▶ TO BE DONE
Repeat exactly the lines from the one containing "Write part 4" through the one containing "return WIDEST_Y - (FRONT_D", both lines included, please, without any other lines.

▶ DATA ROWS
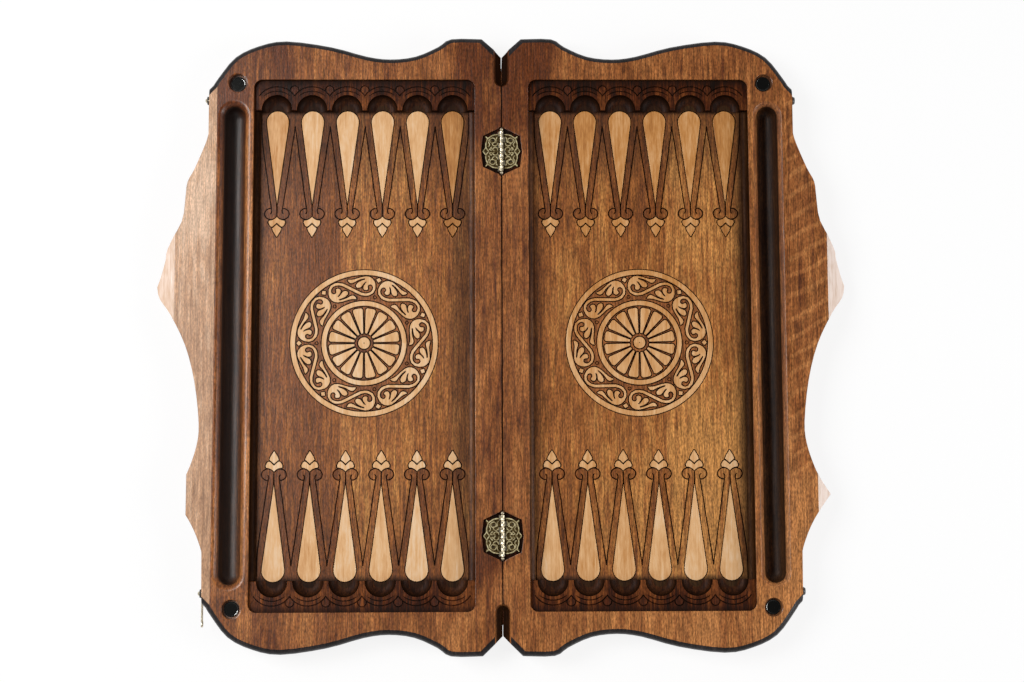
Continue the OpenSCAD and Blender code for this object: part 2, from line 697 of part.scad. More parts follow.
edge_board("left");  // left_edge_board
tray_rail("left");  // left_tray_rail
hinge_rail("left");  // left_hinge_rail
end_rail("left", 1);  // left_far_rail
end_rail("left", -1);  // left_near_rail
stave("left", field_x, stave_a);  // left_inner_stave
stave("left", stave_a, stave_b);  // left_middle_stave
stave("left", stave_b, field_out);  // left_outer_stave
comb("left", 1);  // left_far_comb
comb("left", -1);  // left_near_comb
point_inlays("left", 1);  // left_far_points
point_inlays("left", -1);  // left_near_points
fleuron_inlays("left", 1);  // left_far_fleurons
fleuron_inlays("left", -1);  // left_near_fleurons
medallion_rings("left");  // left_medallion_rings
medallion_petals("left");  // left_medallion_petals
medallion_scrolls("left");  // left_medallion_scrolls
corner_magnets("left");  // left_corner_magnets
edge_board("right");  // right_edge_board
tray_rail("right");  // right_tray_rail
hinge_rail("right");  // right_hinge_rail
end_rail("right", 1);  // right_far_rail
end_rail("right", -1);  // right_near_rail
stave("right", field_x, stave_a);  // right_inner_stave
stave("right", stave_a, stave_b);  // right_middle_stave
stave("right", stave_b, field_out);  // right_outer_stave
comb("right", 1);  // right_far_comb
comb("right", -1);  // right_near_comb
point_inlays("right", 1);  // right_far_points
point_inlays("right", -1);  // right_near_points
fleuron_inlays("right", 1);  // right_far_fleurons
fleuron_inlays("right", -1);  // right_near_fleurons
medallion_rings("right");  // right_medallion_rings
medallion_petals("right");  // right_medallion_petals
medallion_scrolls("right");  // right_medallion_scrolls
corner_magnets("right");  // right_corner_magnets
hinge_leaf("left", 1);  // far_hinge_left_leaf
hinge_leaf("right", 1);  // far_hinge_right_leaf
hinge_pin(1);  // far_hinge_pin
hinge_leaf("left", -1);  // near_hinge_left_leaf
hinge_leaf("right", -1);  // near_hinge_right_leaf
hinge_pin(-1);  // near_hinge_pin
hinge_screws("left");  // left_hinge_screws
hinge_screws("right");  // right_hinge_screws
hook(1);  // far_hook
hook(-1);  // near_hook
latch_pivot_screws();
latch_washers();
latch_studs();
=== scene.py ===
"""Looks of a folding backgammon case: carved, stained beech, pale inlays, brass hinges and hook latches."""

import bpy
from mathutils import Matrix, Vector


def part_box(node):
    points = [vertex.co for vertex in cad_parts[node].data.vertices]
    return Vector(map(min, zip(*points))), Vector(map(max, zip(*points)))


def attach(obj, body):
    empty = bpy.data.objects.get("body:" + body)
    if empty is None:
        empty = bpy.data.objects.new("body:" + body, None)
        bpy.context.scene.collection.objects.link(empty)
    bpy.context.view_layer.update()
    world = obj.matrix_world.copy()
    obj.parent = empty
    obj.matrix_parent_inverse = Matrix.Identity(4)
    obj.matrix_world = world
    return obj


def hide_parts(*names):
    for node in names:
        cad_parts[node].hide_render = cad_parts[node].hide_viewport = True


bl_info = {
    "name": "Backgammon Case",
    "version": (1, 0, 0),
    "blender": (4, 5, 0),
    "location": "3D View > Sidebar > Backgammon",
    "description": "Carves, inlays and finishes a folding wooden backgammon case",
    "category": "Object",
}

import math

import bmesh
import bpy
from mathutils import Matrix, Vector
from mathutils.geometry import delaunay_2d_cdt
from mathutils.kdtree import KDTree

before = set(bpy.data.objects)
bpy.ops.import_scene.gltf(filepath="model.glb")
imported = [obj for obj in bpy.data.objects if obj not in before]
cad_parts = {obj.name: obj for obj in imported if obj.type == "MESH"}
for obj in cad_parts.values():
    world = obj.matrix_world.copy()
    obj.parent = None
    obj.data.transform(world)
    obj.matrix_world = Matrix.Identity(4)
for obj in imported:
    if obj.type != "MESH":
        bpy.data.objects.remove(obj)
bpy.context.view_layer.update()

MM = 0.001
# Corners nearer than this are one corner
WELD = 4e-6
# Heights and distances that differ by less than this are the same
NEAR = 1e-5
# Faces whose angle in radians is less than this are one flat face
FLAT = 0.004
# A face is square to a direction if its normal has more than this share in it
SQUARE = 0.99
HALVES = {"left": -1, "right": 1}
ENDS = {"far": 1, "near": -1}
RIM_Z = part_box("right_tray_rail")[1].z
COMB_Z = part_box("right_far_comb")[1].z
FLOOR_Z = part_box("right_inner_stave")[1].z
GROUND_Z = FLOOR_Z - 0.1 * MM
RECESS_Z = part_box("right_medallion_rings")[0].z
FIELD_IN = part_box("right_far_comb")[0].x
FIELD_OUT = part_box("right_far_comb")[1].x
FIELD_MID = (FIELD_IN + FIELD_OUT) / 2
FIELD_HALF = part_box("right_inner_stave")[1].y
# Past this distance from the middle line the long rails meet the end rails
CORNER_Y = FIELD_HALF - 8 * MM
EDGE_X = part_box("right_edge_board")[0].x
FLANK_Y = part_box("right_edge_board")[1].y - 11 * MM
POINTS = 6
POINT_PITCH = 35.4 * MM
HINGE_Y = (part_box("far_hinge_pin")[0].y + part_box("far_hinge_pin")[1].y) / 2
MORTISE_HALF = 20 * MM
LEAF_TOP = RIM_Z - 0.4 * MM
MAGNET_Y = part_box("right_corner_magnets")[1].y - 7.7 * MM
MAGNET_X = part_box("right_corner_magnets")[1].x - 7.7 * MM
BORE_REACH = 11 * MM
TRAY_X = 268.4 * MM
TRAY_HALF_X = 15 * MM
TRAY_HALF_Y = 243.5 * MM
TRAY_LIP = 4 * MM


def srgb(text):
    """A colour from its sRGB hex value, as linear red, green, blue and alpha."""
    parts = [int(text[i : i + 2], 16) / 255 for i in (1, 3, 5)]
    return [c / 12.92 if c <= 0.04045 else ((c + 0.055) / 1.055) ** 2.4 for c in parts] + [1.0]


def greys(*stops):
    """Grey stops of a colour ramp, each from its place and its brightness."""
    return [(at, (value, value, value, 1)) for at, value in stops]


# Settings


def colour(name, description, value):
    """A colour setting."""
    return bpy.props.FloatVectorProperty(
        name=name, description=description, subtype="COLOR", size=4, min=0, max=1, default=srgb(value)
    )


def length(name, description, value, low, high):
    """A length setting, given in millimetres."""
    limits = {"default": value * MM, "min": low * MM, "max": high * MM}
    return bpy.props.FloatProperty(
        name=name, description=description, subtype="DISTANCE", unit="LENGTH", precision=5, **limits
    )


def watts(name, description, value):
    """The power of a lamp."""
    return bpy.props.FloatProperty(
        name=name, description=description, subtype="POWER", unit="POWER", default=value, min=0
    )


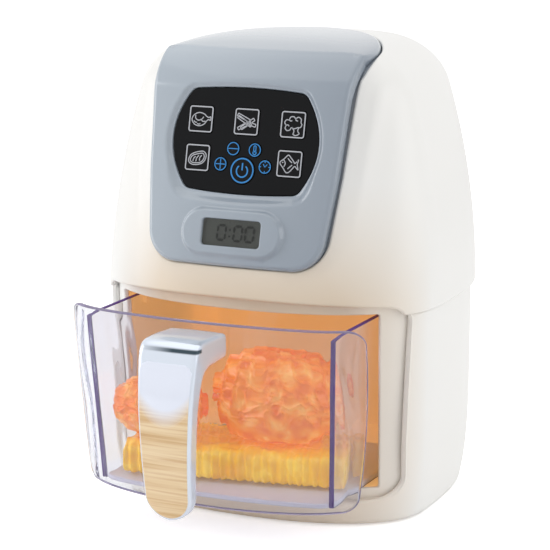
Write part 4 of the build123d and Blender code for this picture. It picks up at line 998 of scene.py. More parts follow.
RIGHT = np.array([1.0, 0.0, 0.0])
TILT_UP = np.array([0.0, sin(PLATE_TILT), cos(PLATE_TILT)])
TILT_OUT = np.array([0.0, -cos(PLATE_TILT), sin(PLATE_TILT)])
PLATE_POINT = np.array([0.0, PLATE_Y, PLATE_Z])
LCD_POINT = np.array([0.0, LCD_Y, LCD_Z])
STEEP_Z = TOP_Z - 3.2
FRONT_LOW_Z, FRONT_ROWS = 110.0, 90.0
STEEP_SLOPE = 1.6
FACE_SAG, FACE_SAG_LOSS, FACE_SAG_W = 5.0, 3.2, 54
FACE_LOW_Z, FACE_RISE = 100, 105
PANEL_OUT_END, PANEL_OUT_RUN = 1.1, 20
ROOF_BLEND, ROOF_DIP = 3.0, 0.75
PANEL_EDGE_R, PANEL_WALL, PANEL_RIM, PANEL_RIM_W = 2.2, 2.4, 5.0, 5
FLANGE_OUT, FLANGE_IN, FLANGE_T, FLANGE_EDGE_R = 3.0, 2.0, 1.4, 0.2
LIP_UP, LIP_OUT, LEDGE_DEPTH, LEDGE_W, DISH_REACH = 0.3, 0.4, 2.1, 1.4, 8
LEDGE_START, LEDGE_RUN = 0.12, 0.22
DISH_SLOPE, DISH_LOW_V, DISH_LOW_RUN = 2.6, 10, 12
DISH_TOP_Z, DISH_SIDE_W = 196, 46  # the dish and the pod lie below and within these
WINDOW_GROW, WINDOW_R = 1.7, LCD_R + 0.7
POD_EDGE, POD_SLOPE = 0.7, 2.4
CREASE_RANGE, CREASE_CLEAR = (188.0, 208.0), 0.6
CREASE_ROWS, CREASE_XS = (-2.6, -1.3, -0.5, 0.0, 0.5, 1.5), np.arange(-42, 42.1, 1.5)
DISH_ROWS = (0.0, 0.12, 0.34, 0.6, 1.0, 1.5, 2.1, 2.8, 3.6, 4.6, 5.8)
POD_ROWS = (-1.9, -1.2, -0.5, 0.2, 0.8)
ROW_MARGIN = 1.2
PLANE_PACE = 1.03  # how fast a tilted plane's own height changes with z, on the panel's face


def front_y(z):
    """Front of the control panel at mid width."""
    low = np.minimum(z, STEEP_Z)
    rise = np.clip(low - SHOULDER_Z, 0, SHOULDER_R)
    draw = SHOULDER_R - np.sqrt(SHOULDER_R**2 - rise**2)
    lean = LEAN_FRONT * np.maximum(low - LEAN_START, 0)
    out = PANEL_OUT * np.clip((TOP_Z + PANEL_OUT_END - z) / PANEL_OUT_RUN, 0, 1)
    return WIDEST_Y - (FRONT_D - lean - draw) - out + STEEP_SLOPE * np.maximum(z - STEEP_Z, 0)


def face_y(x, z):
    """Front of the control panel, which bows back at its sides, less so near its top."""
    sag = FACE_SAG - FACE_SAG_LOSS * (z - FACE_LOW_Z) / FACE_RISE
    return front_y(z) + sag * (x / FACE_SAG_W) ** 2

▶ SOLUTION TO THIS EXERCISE
Write part 4 of the build123d and Blender code for this picture. It picks up at line 998 of scene.py. More parts follow.
RIGHT = np.array([1.0, 0.0, 0.0])
TILT_UP = np.array([0.0, sin(PLATE_TILT), cos(PLATE_TILT)])
TILT_OUT = np.array([0.0, -cos(PLATE_TILT), sin(PLATE_TILT)])
PLATE_POINT = np.array([0.0, PLATE_Y, PLATE_Z])
LCD_POINT = np.array([0.0, LCD_Y, LCD_Z])
STEEP_Z = TOP_Z - 3.2
FRONT_LOW_Z, FRONT_ROWS = 110.0, 90.0
STEEP_SLOPE = 1.6
FACE_SAG, FACE_SAG_LOSS, FACE_SAG_W = 5.0, 3.2, 54
FACE_LOW_Z, FACE_RISE = 100, 105
PANEL_OUT_END, PANEL_OUT_RUN = 1.1, 20
ROOF_BLEND, ROOF_DIP = 3.0, 0.75
PANEL_EDGE_R, PANEL_WALL, PANEL_RIM, PANEL_RIM_W = 2.2, 2.4, 5.0, 5
FLANGE_OUT, FLANGE_IN, FLANGE_T, FLANGE_EDGE_R = 3.0, 2.0, 1.4, 0.2
LIP_UP, LIP_OUT, LEDGE_DEPTH, LEDGE_W, DISH_REACH = 0.3, 0.4, 2.1, 1.4, 8
LEDGE_START, LEDGE_RUN = 0.12, 0.22
DISH_SLOPE, DISH_LOW_V, DISH_LOW_RUN = 2.6, 10, 12
DISH_TOP_Z, DISH_SIDE_W = 196, 46  # the dish and the pod lie below and within these
WINDOW_GROW, WINDOW_R = 1.7, LCD_R + 0.7
POD_EDGE, POD_SLOPE = 0.7, 2.4
CREASE_RANGE, CREASE_CLEAR = (188.0, 208.0), 0.6
CREASE_ROWS, CREASE_XS = (-2.6, -1.3, -0.5, 0.0, 0.5, 1.5), np.arange(-42, 42.1, 1.5)
DISH_ROWS = (0.0, 0.12, 0.34, 0.6, 1.0, 1.5, 2.1, 2.8, 3.6, 4.6, 5.8)
POD_ROWS = (-1.9, -1.2, -0.5, 0.2, 0.8)
ROW_MARGIN = 1.2
PLANE_PACE = 1.03  # how fast a tilted plane's own height changes with z, on the panel's face


def front_y(z):
    """Front of the control panel at mid width."""
    low = np.minimum(z, STEEP_Z)
    rise = np.clip(low - SHOULDER_Z, 0, SHOULDER_R)
    draw = SHOULDER_R - np.sqrt(SHOULDER_R**2 - rise**2)
    lean = LEAN_FRONT * np.maximum(low - LEAN_START, 0)
    out = PANEL_OUT * np.clip((TOP_Z + PANEL_OUT_END - z) / PANEL_OUT_RUN, 0, 1)
    return WIDEST_Y - (FRONT_D - lean - draw) - out + STEEP_SLOPE * np.maximum(z - STEEP_Z, 0)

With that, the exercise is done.